Another reason MySpace’s will probably slide down the decline slope of the business cycle is because it doesn’t have the fire power to innovate technologically after letting go 30 percent of its head-count.

Google and Apple grow because they innovate – new products, new technologies, and new software. Apple’s strategy was not merely to try to sell more computers; it started a new business – a disruptive technology – the iPod. It didn’t merely try to sell more iPods, it started an new business – a disruptive technology – the iPhone.
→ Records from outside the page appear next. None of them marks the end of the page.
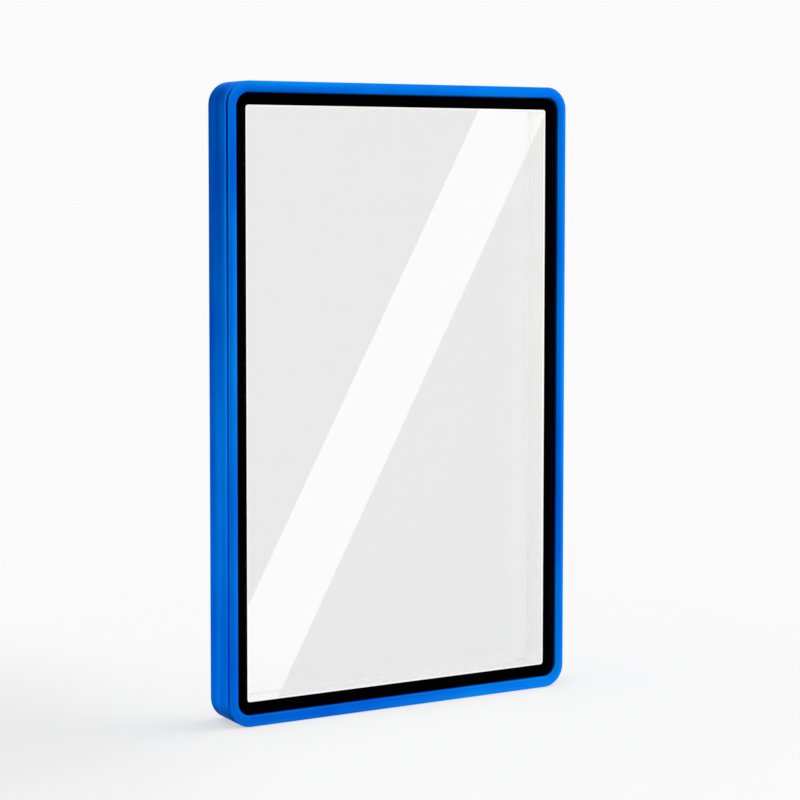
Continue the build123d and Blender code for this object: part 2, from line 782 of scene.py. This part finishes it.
def hand_in(piece: Object, body: Body, node: str, finish: Finish) -> None:
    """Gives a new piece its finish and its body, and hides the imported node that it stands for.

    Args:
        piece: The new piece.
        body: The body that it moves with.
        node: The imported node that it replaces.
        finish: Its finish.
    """
    dress(piece, finish)
    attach(piece, body.value)
    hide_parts(node)
    log.info("%s: %d faces, stands for %s", piece.name, len(piece.data.polygons), node)


# ----- The case's outlines and sub-assemblies -----

CASE = Outline(91.1, 147.5, 5.3)
SOCKET = Outline(88.56, 143.86, 4.03)
SKIRT = Outline(88.4, 143.7, 3.95)
SEAT = Outline(86.9, 142.2, 3.2)
GLASS = Outline(86.8, 142.1, 3.15)
BORE = Outline(83.0, 138.3, 2.5)
POCKET = Outline(81.8, 137.1, 1.9)
LIP = Outline(80.3, 135.9, 0.5)


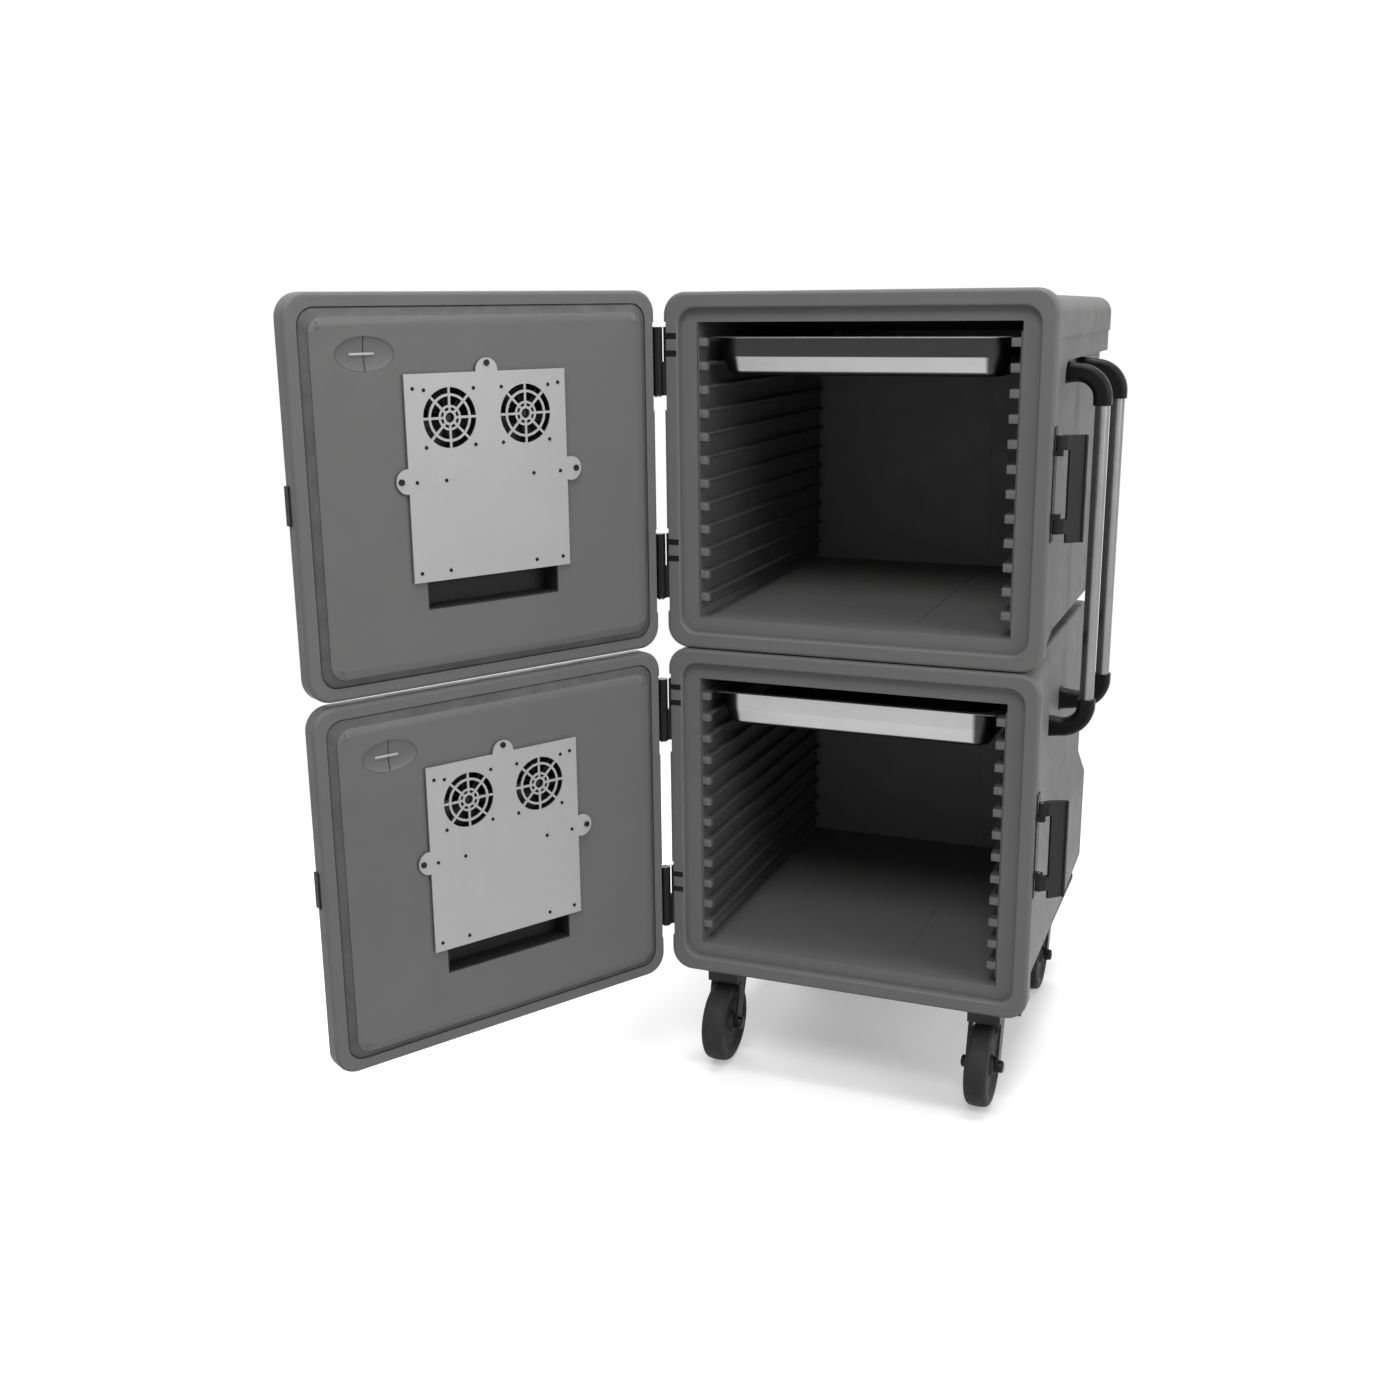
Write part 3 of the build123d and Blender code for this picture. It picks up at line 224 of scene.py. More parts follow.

What can MySpace do to grow? It has to start a new business, not merely tweak its tired old business. Or it can buy a disruptive technology. News Corp. has the money. If Rupert Murdoch can find $600 million to buy MySpace and $5 billion to buy a frigging newspaper, it can certainly invest $1.5 to 2 billion to buy Twitter.

And Murdoch, Miller, and Van Natta better get off their collective behinds, do it quick, and figure out how to integrate the social networking and communication power of the two platforms into a new killer app, or the soon-to-be announced, awesome Google Wave will put MySpace,, as it’s currently configured, deep into a grave – haunted by the ghosts of once-hip but departed friends who are now on thousands of long-tail, niche social networking sites.

Posted by Charles Warner at June 23, 2009 11:20 AM

Comments

Bruce Braun [TypeKey Profile Page] at June 24, 2009 11:52 AM writes:

Charlie, you are assuming Miller and Van Natta have the collective chops to pull this sort of change off. I believe this game is over before it begins with this dynamic duo.

Miller is a bafflement to me. He is a classic case of the corporate animal that continually fails upward. He claims credit for AOL's growth between 2002 and 2006 when he was the CEO "due to his restructuring of the company's core business lines focused the company on online advertising, including completing the highly successful 2004 acquisition of Advertising.com"

Sorry, but the Online ad business exploded between 2002 and 2006 (a rising tide floats all boats) and it was Linda Clarizio who did the Advertising.com deal. It was also well known internally that Miller never lead the charge to restructure. His staff fought with him to change.

Miller was asleep during the Google rise to dominance. He abandoned the "AOL Keyword" approach that was generating huge revenues for AOL and what was driving the response rates for AOL advertisers. What do you call it when you enter a word into the search box on Google...a "Keyword" perhaps? Duh!

No mention in Miller's bio about all the heads of sales AOL went through on his watch. A couple only lasted a year! And by the way, Advertisng.com has cratered in the past two years, while dragging down the value proposition and pricing of the display side of AOL. So if he wants the credit, he should take the responsibility as well for the failures.

Van Natta's major claim to fame is negotiating the Facebook-MSFT ad deal with Steve Ballmer. NIce! However, a billion to Ballmer is like $100 to us. Ballmer has been running around doing deals for years, acting like a drunk sailor on shore leave. Hell, he was willing to pay $40B for Yahoo. If Owen is so great, let's see how he pulls of the MS-Google ad deal renewal. The first deal was worth $900M. The talk is now Google is thinking $50M on a renewal! Good luck, Owen.

Firing hundreds of people is sometimes necessary to save a business. Miller could demonstrate he has real balls if he were to announce to his troops he is cutting his own pay and bonus plan by 50% (as well as Van Natta's) until such time as FIM and MS achieve a full year of profitability.

Leadership by example is what really motivates a company's employees, not the stock platitudes in Miller and Van Natta's recent press releases. Where is their commitment to the company other than collecting huge paychecks?